Yes but at the current rate of progress Fred (or HTML5 as it used to be known) is at least 15 years away from becoming a standard - or at least it was before the name change as now with it bening less clearly defined as to what exactly it is supposed to be you can probably add a lot more years onto that.

Anyway since you need all browsers to actually support the new standard before it will be really usable it will take time after it becomes a standard for it to become useful. That means that since IE9 doesn’t fully support the new standard which doesn’t yet exist that IE9 will also be long gone before the new standard becomes relevant - by which time many will have switched to XHTML and HTML itself will be close to dying out.

With XHTML only needing IE8 to die out while the new Fred (or HTML5 or whatever you want to call it) will also require IE9 and possibly IE15 to die out before it will be usable it is fairly obvious which of the standards will be usable first.

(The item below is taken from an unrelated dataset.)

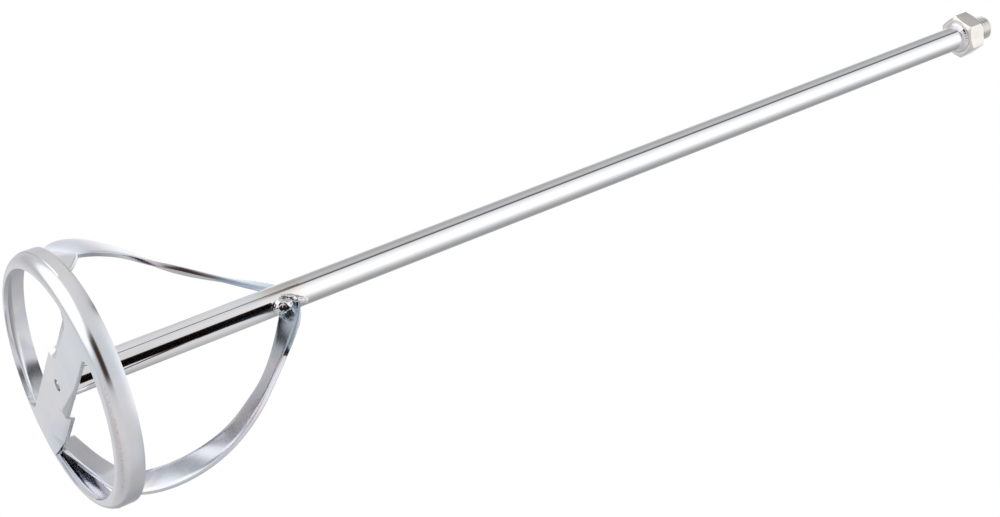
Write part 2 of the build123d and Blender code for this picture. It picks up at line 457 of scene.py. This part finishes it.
def thread_mesh():
    """A rolled thread as a grid of points, with rounded crests and a chamfered end."""
    crest, root = thread_radius, thread_radius - 1.15 * MM
    chamfer, chamfer_slope = 1.2 * MM, 1.1
    crest_half, flank_slope = 0.18, 1.75
    columns, row = 96, 0.08 * MM
    top = rod_high.z
    rows = int(round((top - thread_start) / row))
    verts = []
    for k in range(rows + 1):
        z = thread_start + (top - thread_start) * k / rows
        for i in range(columns):
            phase = (z / thread_pitch - i / columns) % 1.0
            rise = min(1.0, max(0.0, flank_slope * (abs(2 * phase - 1) - crest_half)))
            r = root + (crest - root) * rise * rise * (3 - 2 * rise)
            r = min(r, crest - chamfer + chamfer_slope * (top - z))
            a = 2 * math.pi * i / columns
            verts.append((r * math.cos(a), r * math.sin(a), z))
    faces = []
    for k in range(rows):
        for i in range(columns):
            j = (i + 1) % columns
            faces.append((k * columns + i, k * columns + j, (k + 1) * columns + j, (k + 1) * columns + i))
    faces.append(tuple(range(rows * columns, (rows + 1) * columns)))
    faces.append(tuple(range(columns - 1, -1, -1)))
    return verts, faces


verts, faces = thread_mesh()
piece("thread", verts, faces, nut_metal, "shaft_bar")


# ---- softened copies of CAD nodes: the same shape with its sharp edges rounded -------------------
def softened(name, node_name, material, width, segments=3):
    source = frame["nodes"][node_name].data
    mesh = bmesh.new()
    mesh.from_mesh(source)
    bmesh.ops.remove_doubles(mesh, verts=mesh.verts, dist=2e-6)
    bmesh.ops.dissolve_limit(mesh, angle_limit=math.radians(0.4), verts=mesh.verts, edges=mesh.edges)
    sharp = [e for e in mesh.edges if len(e.link_faces) == 2 and e.calc_face_angle(0) > math.radians(28)]
    bmesh.ops.bevel(mesh, geom=sharp, offset=width, segments=segments, profile=0.6, affect="EDGES",
                    clamp_overlap=True)
    for face in mesh.faces:
        face.smooth = True
    for e in mesh.edges:
        e.smooth = len(e.link_faces) == 2 and e.calc_face_angle(0) < math.radians(32)
    data = bpy.data.meshes.new(name)
    mesh.to_mesh(data)
    mesh.free()
    data.materials.append(material)
    made = bpy.data.objects.new(name, data)
    scene.collection.objects.link(made)
    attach(made, "root")
    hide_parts(node_name)


softened("ring_and_bar", "base_stamping", sheet_metal, 0.25 * MM)
softened("nut", "hex_nut", nut_metal, 0.3 * MM)


# ---- blades: flat bar with rounded edges swept along the stations --------------------------------
def smooth_through(points, count):
    """A natural cubic spline through points of any dimension, sampled evenly in its chord parameter."""
    p = np.array(points, float)
    t = np.concatenate([[0], np.cumsum(np.linalg.norm(np.diff(p[:, :3], axis=0), axis=1))])
    n = len(p)
    h = np.diff(t)
    system = np.eye(n)
    right_side = np.zeros_like(p)
    for i in range(1, n - 1):
        system[i, i - 1:i + 2] = h[i - 1], 2 * (h[i - 1] + h[i]), h[i]
        right_side[i] = 6 * ((p[i + 1] - p[i]) / h[i] - (p[i] - p[i - 1]) / h[i - 1])
    curve = np.linalg.solve(system, right_side)
    out = []
    for s in np.linspace(0, t[-1], count):
        i = min(max(np.searchsorted(t, s) - 1, 0), n - 2)
        a, b = (t[i + 1] - s) / h[i], (s - t[i]) / h[i]
        out.append(a * p[i] + b * p[i + 1] + ((a**3 - a) * curve[i] + (b**3 - b) * curve[i + 1]) * h[i] ** 2 / 6)
    return np.array(out)


def bar_section(width, thickness, corner, arc=4):
    """Points round a flat bar's section: rolled faces, and slightly crowned sheared edges."""
    points = []
    for sx, sy, start in ((1, 1, 0), (-1, 1, 90), (-1, -1, 180), (1, -1, 270)):
        for k in range(arc + 1):
            a = math.radians(start + 90 * k / arc)
            x = sx * (width / 2 - corner) + corner * math.cos(a)
            y = sy * (thickness / 2 - corner) + corner * math.sin(a)
            points.append((x, y))
        if sx * sy < 0:
            continue
        across = np.linspace(width / 2 - corner, -width / 2 + corner, 7)[1:-1]
        points += [(sx * x, sy * thickness / 2) for x in across]
    return points


def blade(name, node_name, stations, turn):
    """Sweep the bar's section; its upper edge is burnt narrower where the weld at the shaft took it."""
    count, burnt_from, burnt_over, burnt_most = 220, 21 * MM, 15 * MM, 0.5
    samples = smooth_through([(*around(a, r, z), math.radians(twist)) for a, r, z, twist in stations], count)
    centres = [Vector(row[:3]) for row in samples]
    section = bar_section(blade_width, blade_thickness, 0.45 * MM)
    verts = []
    for i, centre in enumerate(centres):
        along = (centres[min(i + 1, count - 1)] - centres[max(i - 1, 0)]).normalized()
        on_edge = (Vector((0, 0, 1)) - along * along.z).normalized()
        wide = Matrix.Rotation(samples[i][3], 3, along) @ on_edge
        thick = along.cross(wide)
        burnt = min(1.0, max(0.0, (burnt_from - math.hypot(centre.x, centre.y)) / burnt_over)) ** 1.5
        for u, v in section:
            keep = 1 - burnt_most * burnt if u < 0 else 1.0
            verts.append(centre + wide * u * keep + thick * v)
    n = len(section)
    faces = []
    for i in range(count - 1):
        for j in range(n):
            k = (j + 1) % n
            faces.append((i * n + j, i * n + k, (i + 1) * n + k, (i + 1) * n + j))
    faces.append(tuple(range(n - 1, -1, -1)))
    faces.append(tuple(range((count - 1) * n, count * n)))
    half = Matrix.Rotation(math.radians(turn), 3, "Z")
    made = piece(name, [half @ v for v in verts], faces, blade_metal, "blade_bar", node_name)
    for end in made.data.polygons[-2:]:
        end.use_smooth = False


blade("blade_one", "blade_a", foot_a + climb, 180)
blade("blade_two", "blade_b", foot_b + climb, 0)


# ---- welds ---------------------------------------------------------------------------------------
def weld_lump(name, node_name, centre, size, lean, lumps, ripples, seed):
    """A frozen weld pool: an ellipsoid with slumped lumps and fine solidification ripples."""
    mesh = bmesh.new()
    bmesh.ops.create_icosphere(mesh, subdivisions=5, radius=1.0)
    turned = Matrix.Rotation(lean[1], 3, "Z") @ Matrix.Rotation(lean[0], 3, "Y")
    for v in mesh.verts:
        d = v.co.copy()
        slump = noise.noise(d * 1.6 + Vector((seed, 0, 0)))
        drip = noise.noise(d * 4.2 + Vector((0, seed, 0)))
        swell = 1 + lumps * slump + 0.4 * lumps * drip
        swell += ripples * math.sin(d.z * 17 + 2.2 * noise.noise(d * 2 + Vector((0, 0, seed))))
        v.co = centre + turned @ Vector((d.x * size[0], d.y * size[1], d.z * size[2])) * swell
    for face in mesh.faces:
        face.smooth = True
    data = bpy.data.meshes.new(name)
    mesh.to_mesh(data)
    mesh.free()
    data.materials.append(weld_metal)
    made = bpy.data.objects.new(name, data)
    scene.collection.objects.link(made)
    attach(made, "root")
    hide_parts(node_name)


def opposite(point, turn):
    return Matrix.Rotation(math.radians(turn), 3, "Z") @ point


root_size = (3.7 * MM, 4.0 * MM, 4.7 * MM)
for side, turn in (("a", 180), ("b", 0)):
    root_lean = (0.25, math.radians(turn) + 0.75)
    root_middle = opposite(around(47, 8.3, 109.4), turn)
    weld_lump("root_lump_" + side, "root_weld_" + side, root_middle, root_size, root_lean, 0.15, 0.008, 3.0)
    start, end = opposite(around(19, 7.8, 111.6), turn), opposite(around(57, 8.2, 121.4), turn)
    run = end - start
    cap_size = (2.0 * MM, 2.4 * MM, 0.5 * run.length + 1.5 * MM)
    cap_lean = (run.angle(Vector((0, 0, 1))), math.atan2(run.y, run.x))
    weld_lump("cap_bead_" + side, "cap_weld_" + side, (start + end) / 2, cap_size, cap_lean, 0.1, 0.05, 8.0)
nugget_a, nugget_b = around(150.5 - 180, 55.4, 3.6), around(169.8, 53.9, 2.6)
weld_lump("foot_nugget_b", "foot_weld_b", nugget_b, (2.0 * MM, 2.4 * MM, 1.8 * MM), (0, 2.9), 0.12, 0.02, 5.0)
weld_lump("foot_nugget_a", "foot_weld_a", nugget_a, (2.0 * MM, 2.2 * MM, 1.8 * MM), (0, -0.4), 0.12, 0.02, 6.0)


def wall_step(name, turn):
    """Where a blade's foot is welded inside, the ring's wall stands slightly proud, with a square end."""
    first, last, proud, sunk = -24.0, -74.0, 0.4 * MM, 0.05 * MM
    low, high = 4.9 * MM, ring_high.z - 0.2 * MM
    end_round, low_round, high_round = 0.7 * MM, 0.8 * MM, 0.5 * MM
    columns, rows = 90, 14
    verts = []
    for i in range(columns + 1):
        share = i / columns
        a = math.radians(first + (last - first) * share + turn)
        from_end = ring_high.x * math.radians(first - last) * share
        fade = min(1.0, 1.6 * (1 - share))
        for k in range(rows + 1):
            z = low + (high - low) * k / rows
            from_edges = min(1.0, (z - low) / low_round) * min(1.0, (high - z) / high_round)
            inside = min(1.0, from_end / end_round) * from_edges
            r = ring_high.x - sunk + proud * math.sin(inside * math.pi / 2) * fade
            verts.append((r * math.cos(a), r * math.sin(a), z))
    m = rows + 1
    faces = []
    for i in range(columns):
        here, beyond = i * m, (i + 1) * m
        faces += [(here + k, here + k + 1, beyond + k + 1, beyond + k) for k in range(rows)]
    piece(name, verts, faces, sheet_metal, "pressed_sheet")


wall_step("wall_step_a", 0)
wall_step("wall_step_b", 180)


def weld_ring(name, node_name, corner_height, leg, seed):
    """A fillet weld run round the shaft, crowned and rippled, with its leg a little uneven."""
    columns, across, crown = 240, 12, 1.15
    inner = shaft_bar_radius - 0.1 * MM
    verts = []
    for i in range(columns):
        a = 2 * math.pi * i / columns
        wander = noise.noise(Vector((math.cos(a) * 1.6, math.sin(a) * 1.6, seed)))
        here = abs(leg) * (1 + 0.2 * wander - 0.1 + 0.012 * math.sin(a * 38))
        for k in range(across + 1):
            b = math.pi / 2 * k / across
            r = inner + here * math.cos(b) ** crown
            rise = here * math.sin(b) ** crown
            verts.append((r * math.cos(a), r * math.sin(a), corner_height + math.copysign(rise, leg)))
    m = across + 1
    faces, inner_faces = [], []
    for i in range(columns):
        j = (i + 1) % columns
        faces += [(i * m + k, j * m + k, j * m + k + 1, i * m + k + 1) for k in range(across)]
        inner_faces.append((i * m + across, j * m + across, j * m, i * m))
    piece(name, verts, faces + inner_faces, weld_metal, "weld", node_name)


weld_ring("hub_run", "hub_weld", ring_low.z + sheet, 3.4 * MM, 2.0)
weld_ring("nut_run", "nut_weld", nut_low.z, -2.7 * MM, 4.0)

Of course the other consideration is that what they are actually suggesting with HTML - to modularise the extra parts so that they can be progressively implemented - is what XHTML was created in order to handle in the first place. You simply combine the doctypes for the part of the language your page expects to use and that defines the standard that the page is expected to comply with. Of course it would be easier if the browsers were to actually use the doctyle to define how they interpret the tags rather than using their own internal equivalent.

Yes and no. Because of the drip-feed nature of new HTML and CSS features, there are a lot of browsers of various colours and flavours that support some features within a standard but not all of them. They might support many but not all features of CSS2, and a few features of CSS3. They might support some features of HTML5 but not others. To that extent, it is of limited use to say that the browser only supports HTML4.01 and CSS2, because it does more than that. It is more useful to developers to know which features each browser version supports.

That seems the crux of it to me. We tend not to ask if IE does or doesn’t support CSS2, because you could say yes or no to that. We really talk about what aspects/features of CSS IE supports, and we will probably end up doing the same with HTML. One supports canvas, another doesn’t, for example …

Fred it is.

Wow, you guys really have so much time to discuss about this uninteresting html version-ing topic? The current browsers from the past till now supports HTML and guess what?? The new modern browsers will support…HTML!

Most people are still using HTML 3.2 (even though many of them try to pretend that they are transitioning to HTML 4) so whatever the next version of HTML is called will not matter. What is important is knowing what particular HTML tags and attributes a particular browser supports and that is what the version numbering was for - the original WWW browser supports HTML but doesn’t understand many of the tags used today.

It is unfortunate that they are now trying to create a version of HTML along the same lines as had already been created with XHTML 2 - a modular approach to adding new features to the language.

I will also go with Fred.

This is a freaking joke. I will wait till XHTML 2.0 is released.

Wasn’t XHTML2 dropped in favour of HTML5?

So I hear, which is a huge mistake. What was the point of having XHTML 1.0? Just to drop XHTML all-together years later? The W3C is filled with a bunch of idiots.

Maybe it was too strict, or maybe it was IE’s fault. But felgall’s comments above are interesting too.

I think that this change is an unneccessary waste of time both for the group and the users

XHTML hasn’t been dropped … XHTML5 is being developed in parallel with HTML5, and uses the same code elements but reformulated to be XML compatible.

The reason that XHTML 2 has been dropped is because it was a joke. It was completely incompatible with any other version of (X)HTML, so developers – authors and software providers – would have had a much bigger learning curve. By using the same feature base and language as the latest version of HTML, XHTML5 stands a much better chance of adoption, because it doesn’t require anything dramatically different. Compare that with the complete language fork that XHTML2 would have given us, and it’s clear why XHTML2 was never going anywhere other than in the bin.